[GIVEN MATERIAL start]
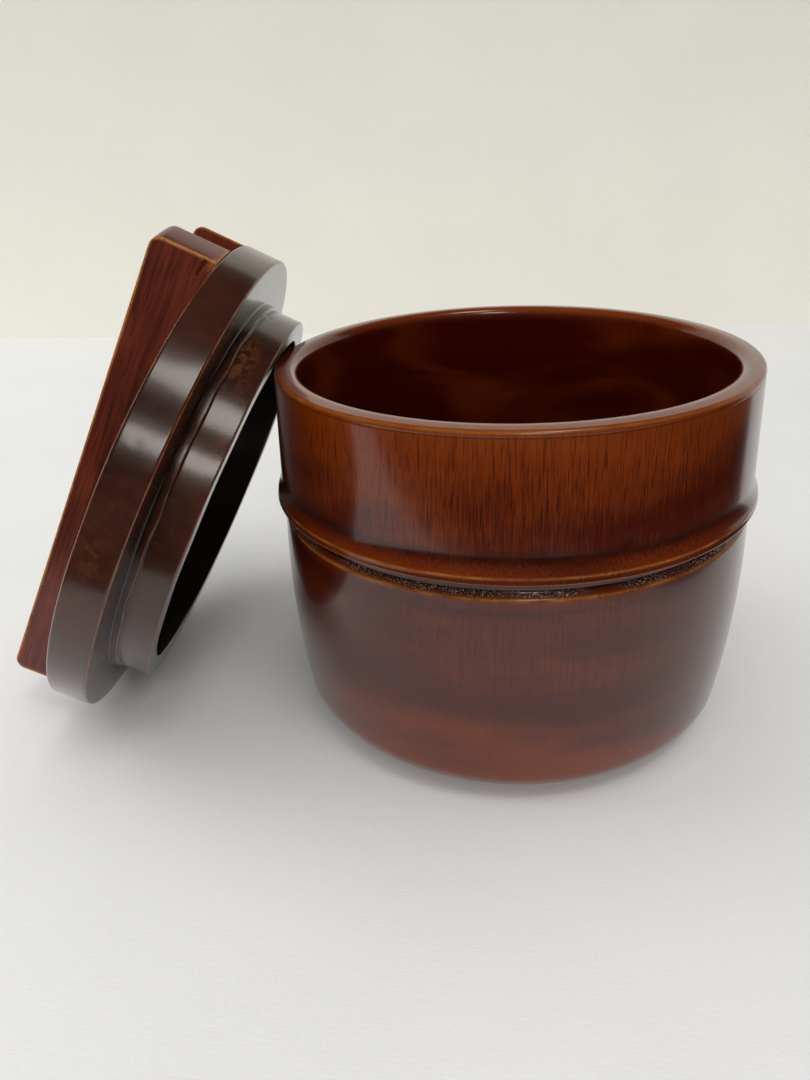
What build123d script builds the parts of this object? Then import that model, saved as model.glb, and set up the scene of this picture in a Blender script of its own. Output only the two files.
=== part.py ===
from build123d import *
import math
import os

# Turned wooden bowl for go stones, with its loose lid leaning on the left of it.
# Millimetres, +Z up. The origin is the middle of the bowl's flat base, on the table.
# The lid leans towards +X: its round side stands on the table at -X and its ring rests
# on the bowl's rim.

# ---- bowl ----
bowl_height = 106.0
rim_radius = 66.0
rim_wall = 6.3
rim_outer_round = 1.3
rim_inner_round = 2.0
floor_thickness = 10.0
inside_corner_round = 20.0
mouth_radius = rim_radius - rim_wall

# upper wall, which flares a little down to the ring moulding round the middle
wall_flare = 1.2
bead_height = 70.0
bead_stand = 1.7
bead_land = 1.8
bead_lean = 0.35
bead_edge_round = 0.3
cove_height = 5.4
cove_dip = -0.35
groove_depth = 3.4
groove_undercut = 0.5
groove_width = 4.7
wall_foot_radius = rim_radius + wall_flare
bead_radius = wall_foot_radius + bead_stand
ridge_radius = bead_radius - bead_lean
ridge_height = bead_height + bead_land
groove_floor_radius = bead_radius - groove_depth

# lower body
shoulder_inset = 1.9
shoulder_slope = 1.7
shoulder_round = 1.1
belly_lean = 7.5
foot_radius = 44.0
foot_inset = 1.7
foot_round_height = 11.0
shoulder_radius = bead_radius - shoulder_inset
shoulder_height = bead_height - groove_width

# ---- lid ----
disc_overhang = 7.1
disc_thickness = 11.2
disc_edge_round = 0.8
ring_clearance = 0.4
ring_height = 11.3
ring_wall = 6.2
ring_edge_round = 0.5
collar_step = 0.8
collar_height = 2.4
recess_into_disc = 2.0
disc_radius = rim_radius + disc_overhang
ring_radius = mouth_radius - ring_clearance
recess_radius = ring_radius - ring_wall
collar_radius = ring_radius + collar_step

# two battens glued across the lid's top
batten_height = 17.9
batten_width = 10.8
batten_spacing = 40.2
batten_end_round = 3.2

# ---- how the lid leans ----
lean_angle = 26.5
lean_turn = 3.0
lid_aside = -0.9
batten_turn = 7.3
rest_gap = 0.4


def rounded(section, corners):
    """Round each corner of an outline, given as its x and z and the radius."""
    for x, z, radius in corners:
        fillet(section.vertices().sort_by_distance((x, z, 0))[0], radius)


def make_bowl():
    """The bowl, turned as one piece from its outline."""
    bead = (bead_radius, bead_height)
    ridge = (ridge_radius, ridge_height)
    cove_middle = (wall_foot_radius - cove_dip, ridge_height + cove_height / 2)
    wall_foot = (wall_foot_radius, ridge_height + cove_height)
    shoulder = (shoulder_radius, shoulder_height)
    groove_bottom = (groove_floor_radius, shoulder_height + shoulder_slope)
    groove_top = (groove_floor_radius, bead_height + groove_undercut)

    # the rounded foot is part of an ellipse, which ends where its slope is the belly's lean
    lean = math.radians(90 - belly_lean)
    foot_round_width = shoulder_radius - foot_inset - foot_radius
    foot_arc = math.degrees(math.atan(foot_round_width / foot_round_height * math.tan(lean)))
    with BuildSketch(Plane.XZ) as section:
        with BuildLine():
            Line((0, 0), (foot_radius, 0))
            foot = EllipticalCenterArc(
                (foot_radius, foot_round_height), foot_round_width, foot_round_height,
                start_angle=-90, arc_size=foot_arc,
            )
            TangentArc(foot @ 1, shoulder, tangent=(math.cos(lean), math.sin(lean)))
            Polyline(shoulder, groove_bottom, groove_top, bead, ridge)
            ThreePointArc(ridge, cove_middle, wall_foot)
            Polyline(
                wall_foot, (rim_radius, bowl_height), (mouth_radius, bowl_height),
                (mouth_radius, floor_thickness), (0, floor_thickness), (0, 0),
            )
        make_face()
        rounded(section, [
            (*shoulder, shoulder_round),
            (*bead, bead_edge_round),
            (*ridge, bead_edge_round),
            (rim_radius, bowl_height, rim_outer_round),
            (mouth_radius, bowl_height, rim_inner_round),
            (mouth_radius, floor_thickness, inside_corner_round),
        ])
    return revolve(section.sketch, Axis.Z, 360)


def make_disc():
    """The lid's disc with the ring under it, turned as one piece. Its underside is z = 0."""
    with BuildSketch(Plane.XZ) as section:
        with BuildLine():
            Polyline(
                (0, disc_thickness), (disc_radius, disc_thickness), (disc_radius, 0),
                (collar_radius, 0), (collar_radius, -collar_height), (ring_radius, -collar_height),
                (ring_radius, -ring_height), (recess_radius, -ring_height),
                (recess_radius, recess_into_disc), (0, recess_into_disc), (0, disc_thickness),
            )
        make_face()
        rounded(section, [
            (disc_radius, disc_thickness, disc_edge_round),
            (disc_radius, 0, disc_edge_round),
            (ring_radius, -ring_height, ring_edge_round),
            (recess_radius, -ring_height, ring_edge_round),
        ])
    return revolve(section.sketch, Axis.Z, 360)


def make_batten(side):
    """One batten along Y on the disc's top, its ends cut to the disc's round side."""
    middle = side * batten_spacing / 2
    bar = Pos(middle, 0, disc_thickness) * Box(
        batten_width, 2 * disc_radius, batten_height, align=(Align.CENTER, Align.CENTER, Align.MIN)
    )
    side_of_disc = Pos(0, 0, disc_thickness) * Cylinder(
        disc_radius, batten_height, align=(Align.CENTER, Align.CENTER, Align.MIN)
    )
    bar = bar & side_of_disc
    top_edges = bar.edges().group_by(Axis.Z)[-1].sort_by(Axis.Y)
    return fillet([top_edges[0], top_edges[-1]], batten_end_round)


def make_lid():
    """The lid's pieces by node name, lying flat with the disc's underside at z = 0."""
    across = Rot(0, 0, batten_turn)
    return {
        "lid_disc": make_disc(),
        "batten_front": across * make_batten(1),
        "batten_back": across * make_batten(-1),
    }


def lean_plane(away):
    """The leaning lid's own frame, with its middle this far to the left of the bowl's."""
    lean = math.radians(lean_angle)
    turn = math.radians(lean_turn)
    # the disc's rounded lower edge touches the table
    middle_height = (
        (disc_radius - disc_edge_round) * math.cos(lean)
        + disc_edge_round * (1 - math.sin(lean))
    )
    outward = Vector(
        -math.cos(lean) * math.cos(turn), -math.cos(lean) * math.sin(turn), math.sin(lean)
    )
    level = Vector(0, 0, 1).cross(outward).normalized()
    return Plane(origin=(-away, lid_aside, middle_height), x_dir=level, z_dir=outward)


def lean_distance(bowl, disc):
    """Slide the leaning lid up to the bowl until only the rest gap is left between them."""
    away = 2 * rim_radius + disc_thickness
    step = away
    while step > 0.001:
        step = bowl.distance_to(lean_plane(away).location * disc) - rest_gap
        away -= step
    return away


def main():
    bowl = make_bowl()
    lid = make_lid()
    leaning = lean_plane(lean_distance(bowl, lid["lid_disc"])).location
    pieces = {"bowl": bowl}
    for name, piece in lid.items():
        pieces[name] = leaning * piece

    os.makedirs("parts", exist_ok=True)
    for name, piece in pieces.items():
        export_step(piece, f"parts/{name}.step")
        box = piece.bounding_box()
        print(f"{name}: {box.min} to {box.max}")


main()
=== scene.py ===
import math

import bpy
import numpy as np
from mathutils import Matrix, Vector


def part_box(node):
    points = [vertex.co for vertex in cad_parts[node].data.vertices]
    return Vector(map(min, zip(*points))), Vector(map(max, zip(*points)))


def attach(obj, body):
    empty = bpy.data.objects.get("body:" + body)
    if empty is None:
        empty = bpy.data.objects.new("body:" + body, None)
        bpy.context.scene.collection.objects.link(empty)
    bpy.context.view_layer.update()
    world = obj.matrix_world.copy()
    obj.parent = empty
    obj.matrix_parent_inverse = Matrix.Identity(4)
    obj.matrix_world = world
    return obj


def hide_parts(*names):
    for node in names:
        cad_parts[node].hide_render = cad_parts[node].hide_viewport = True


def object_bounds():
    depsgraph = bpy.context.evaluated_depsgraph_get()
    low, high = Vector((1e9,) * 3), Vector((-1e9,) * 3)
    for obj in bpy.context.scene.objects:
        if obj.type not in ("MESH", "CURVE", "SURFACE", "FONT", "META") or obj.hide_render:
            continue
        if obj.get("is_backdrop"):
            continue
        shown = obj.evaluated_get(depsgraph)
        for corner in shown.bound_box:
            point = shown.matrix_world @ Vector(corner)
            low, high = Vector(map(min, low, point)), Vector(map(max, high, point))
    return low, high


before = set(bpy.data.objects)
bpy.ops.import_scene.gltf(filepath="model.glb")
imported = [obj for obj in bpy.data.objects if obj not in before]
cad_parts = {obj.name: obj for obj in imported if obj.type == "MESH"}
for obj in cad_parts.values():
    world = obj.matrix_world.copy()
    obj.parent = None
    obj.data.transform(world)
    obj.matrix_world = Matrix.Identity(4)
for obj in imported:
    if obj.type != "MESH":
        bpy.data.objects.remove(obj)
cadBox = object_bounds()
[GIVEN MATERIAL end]
# WRITTEN EXERCISE
Lines from the beginning of the data above through the line containing "mouth_radius = rim_radius - rim_wall" are to be returned exactly, and no others.

# EXERCISE OUTPUT
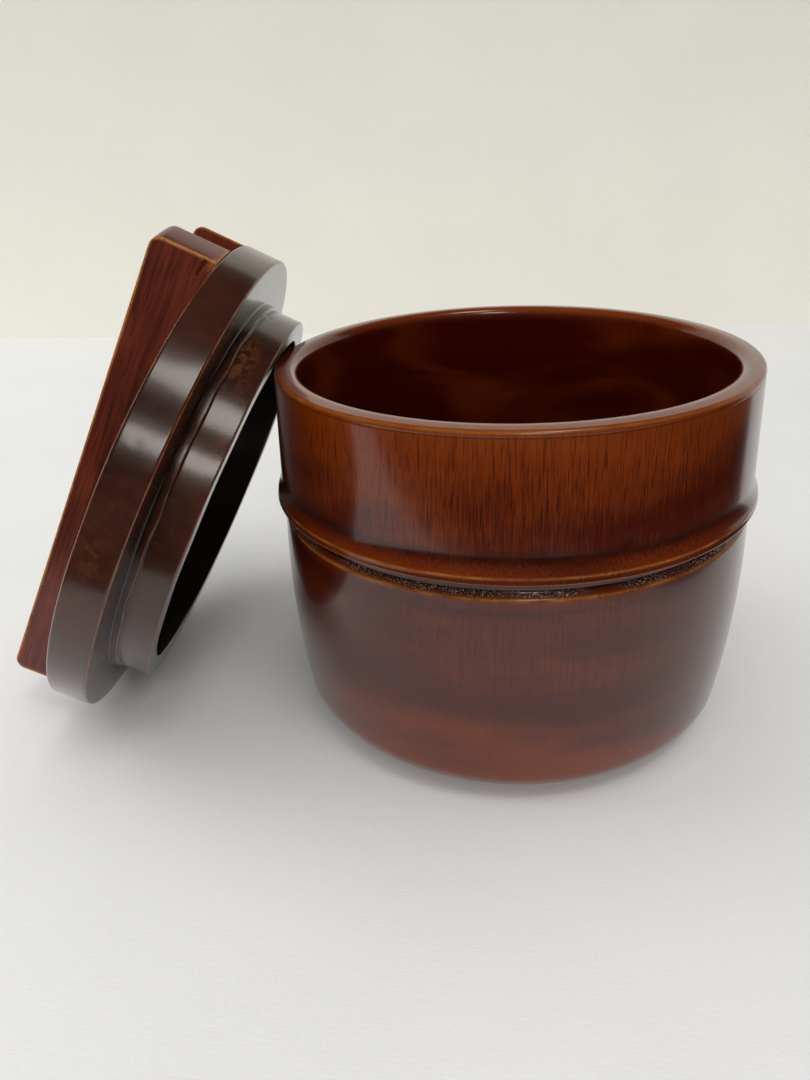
What build123d script builds the parts of this object? Then import that model, saved as model.glb, and set up the scene of this picture in a Blender script of its own. Output only the two files.
=== part.py ===
from build123d import *
import math
import os

# Turned wooden bowl for go stones, with its loose lid leaning on the left of it.
# Millimetres, +Z up. The origin is the middle of the bowl's flat base, on the table.
# The lid leans towards +X: its round side stands on the table at -X and its ring rests
# on the bowl's rim.

# ---- bowl ----
bowl_height = 106.0
rim_radius = 66.0
rim_wall = 6.3
rim_outer_round = 1.3
rim_inner_round = 2.0
floor_thickness = 10.0
inside_corner_round = 20.0
mouth_radius = rim_radius - rim_wall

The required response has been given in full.